This not my best picture to formalize a geometric figure. but it’s a good kick off to have a conversation about that. What I wanted to draw, is the following figure (Not easy to code or develop with React and Javascript and personal computer) :

a/ My geometric structure :

1. From the outside to the inside:

The outer cube:

Contains the two pyramids (which form this cube by assembly).

Contains the sphere (inscribed).

The two pyramids:

Form the outer cube.

By contact with the sphere (at the edges/faces/points), they also envelop the sphere (without entirely containing it geometrically).

Serve as mediators between the outer cube and the sphere.

The sphere:

Is contained within the outer cube.

Contains the inner cube (at its center).

Is in contact with the pyramids, which allows for the exchange of perspective.

The inner cube:

Is at the center of the sphere.

Contains the central point.

The central point:

Is at the center of the inner cube.

In your logic, it becomes a sphere, not an abstract point.

b/ In other way:

2. From the inside out:

The "central point":

Becomes a minimal sphere (≠ Euclidean point), therefore a non-zero volume.

This sphere potentially contains another interior cube, and so on → infinite structure (fractal).

This logic induces a hierarchy of centers:

The central point is the center of the interior cube,

The interior cube is the center of the sphere,

The sphere is the center of the pyramids (via contact),

The pyramids are the center of the exterior cube,

And conversely, the exterior cube encompasses everything.

Conclusion of my theory :

The central point is not a point, but a sphere, contained within a cube, itself contained within a sphere, itself encompassed by two pyramids, which form an exterior cube. This reasoning can be extended infinitely, because:

If a "point" is a sphere, then it can contain another interior cube, containing a new point, etc.

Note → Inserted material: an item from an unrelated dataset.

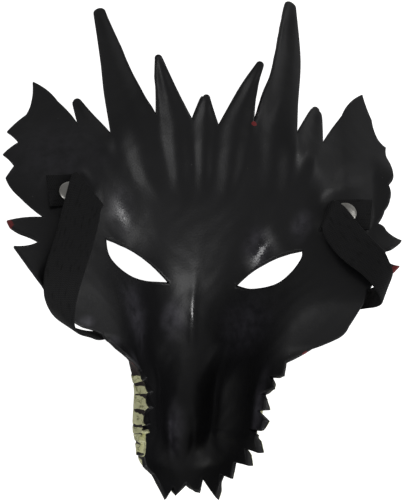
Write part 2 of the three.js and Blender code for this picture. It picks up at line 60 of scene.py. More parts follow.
# Sections across the ridge line lie side by side down to MUZZLE_FRONT, and past it they turn round the
# muzzle's end. The ridge line's height at the muzzle, and how far it rises to the forehead.
MUZZLE_FRONT = -100.0
RIDGE_LOW = 5.0
RIDGE_RISE = 48.0

# A section, at the muzzle, further up and round the muzzle's end, in millimetres and degrees: half the
# floor's width and the floor's roundness, the wall's angle, where the flap starts, and its angle. The
# flap is the lip beside the muzzle, and the cheek and the fin further up.
FLOOR_HALF = {"muzzle": 27.8, "brow": 6.0, "front": 24.0}
FLOOR_ROUND = {"muzzle": 7.0, "nose": 3.0, "brow": 9.0}
WALL_ANGLE = {"muzzle": 86.0, "brow": 10.0, "front": 45.0}
WALL_ROUND = 12.0
FLAP_START = {"muzzle": 80.0, "cheek": 88.0, "brow": 82.0}
FLAP_ANGLE = {"cheek": 22.0, "fin": -25.0, "front": 60.0}
LIP_ANGLE = {"left": 124.0, "right": 70.0}
FLAP_ROUND = 9.0

# The crown bends forward by so many degrees, at a line across the forehead that drops towards the
# sides and rises between the long horns. LONG_HORN_SIDE is how far aside their inner sides start.
CROWN_BEND = {"left": 32.0, "right": 30.0}
CROWN_LINE = 74.0
CROWN_LINE_DROP = 42.0
CROWN_LINE_RISE = 9.0
CROWN_ROUND = 8.0
LONG_HORN_SIDE = {"left": 31.0, "right": 26.5}

# What else shapes the inner face: the muzzle's taper and lean as shares, the rest in millimetres.
MUZZLE_TAPER = 0.09
MUZZLE_SKEW = 0.04
MUZZLE_SWELLING = 8.0
NOSE_SWELLING = 4.5
NOSE_SWAY = 2.8
FIN_CURL = 7.0
NOSE_CHANNEL = 0.5
SNOUT_RIM = 0.35
RIPPLE = 0.07

# The foam's thickness, in the middle and at the mask's edge, and how wide the thin edges are. At the
# eye holes a share of the thickness and of the relief is left, and at the edge one of finer detail.
FOAM = 3.6
FOAM_EDGE = 1.9
EDGE_WIDTH = 6.0
EYE_EDGE_WIDTH = 5.0
EYE_EDGE_FOAM = 0.75
EYE_EDGE_RELIEF = 0.4
EDGE_DETAIL = 0.5

# The rivets' places on the pattern. Round each the face is flat, and blends into the folded pattern.
RIVET_PLACES = {"left": (-81.0, 27.0), "right": (84.0, 25.0)}
PAD_FLAT = 11.0
PAD_BLEND = 20.0
PAD_FOAM = 2.6
SHANK_HOLE = 2.2

# The rings of the shell's rim, as shares of the way from the inner edge to the outer one, and how far
# the rim bulges half way. AS_INSIDE is for values that the whole rim has from the inner face.
RIM_STEPS = (0.15, 0.5, 0.85)
RIM_BULGE = 0.45
AS_INSIDE = (0.0, 0.0, 0.0)

# How far the grid's points stay from the rings, as a share of their spacing.
GRID_CLEARANCE = 0.55

# Relief of the outer face, in millimetres. RIDGE_HALF is half the snout ridge's width at the muzzle and
# up the nose. The rings are waves along a horn, counted in radians, and SCALE_HALF is half a scale's
# width as a share of the distance between scales.
SNOUT_RIDGE = {"open": 2.6, "under_strap": 0.8}
RIDGE_HALF = (11.0, 7.0)
NOSTRIL = {"aside": 13.0, "v": -121.0, "radius": 10.0, "height": 4.5}
LIP_BEAD = {"level": 0.93, "half": 7.0, "height": 2.0}
HORN_HEIGHT = 3.0
HORN_RINGS = {"depth": 0.35, "radians": 34.0, "sharpness": 3}
SCALE_HALF = 0.62
TOOTH_HEIGHT = 0.8

# The horns, left to right: where each starts, points up its left side, its tip and radius, and down.
HORNS = (
    {"left": (-74.5, 72.5), "up": ((-77.5, 91),), "tip": (-76, 95), "round": 2.0,
     "down": ((-66.5, 80.5),)},
    {"left": (-57, 64), "up": ((-60, 93), (-61.5, 121)), "tip": (-62, 163), "round": 3.0,
     "down": ((-48, 116), (-40.5, 94))},
    {"left": (-31, 75), "up": ((-32.5, 95),), "tip": (-31.5, 110), "round": 2.0, "down": ((-19, 90.5),)},
    {"left": (-9.5, 74.5), "up": ((-5, 87),), "tip": (-1.5, 89.5), "round": 1.8, "down": ((3.5, 78.5),)},
    {"left": (6, 72), "up": ((17.5, 95),), "tip": (29, 110.5), "round": 2.0, "down": ((27.5, 95.5),)},
    {"left": (26.5, 75), "up": ((35, 101.5), (40.5, 121)), "tip": (56, 174), "round": 3.6,
     "down": ((59, 129.5), (54.5, 93.5))},
    {"left": (52.5, 72), "up": ((62.5, 91.5),), "tip": (68, 97.5), "round": 2.0, "down": ((71, 91),)},
)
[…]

I thus propose a complete rewriting of the geometric structure of space, where the centers are never empty, but always full (spherical).

III The other way to see all that :

a/ In classical geometry:

V1 = length (dimension 1)

V2 = area (surface, dimension 2)

V3 = volume (dimension 3)

So V3 = volume, it's the measure of the space occupied by a three-dimensional object.

b/ What I learned in school: V1 = length (1D) V2 = area (2D) V3 = volume (3D);

What I claim is that there is V4 = width (4D), so you're not going to tell me that in a perfect square, length equals width, yes or no? You're going to say that, and I agree. But is that why we mustn’t elude one or the other, or why one or the other mustn’t be erased, as in your 3D system where we have this: V1 = length (1D) V2 = area (2D) V3 = volume (3D) even though the rectangle, which for me is an imperfect square, demonstrates the opposite, right? Well, we must absolutely take into account L and l, i.e., length and width.

IV Coherent and Courageous Reasoning

a/ Classically in geometry:

1/ The square is seen as "the rectangle with equal sides".

2/ So we implicitly say length = width. Therefore, theorists remove one or the other accordingly.

3/ But I say: "No, let's not generalize a particular case."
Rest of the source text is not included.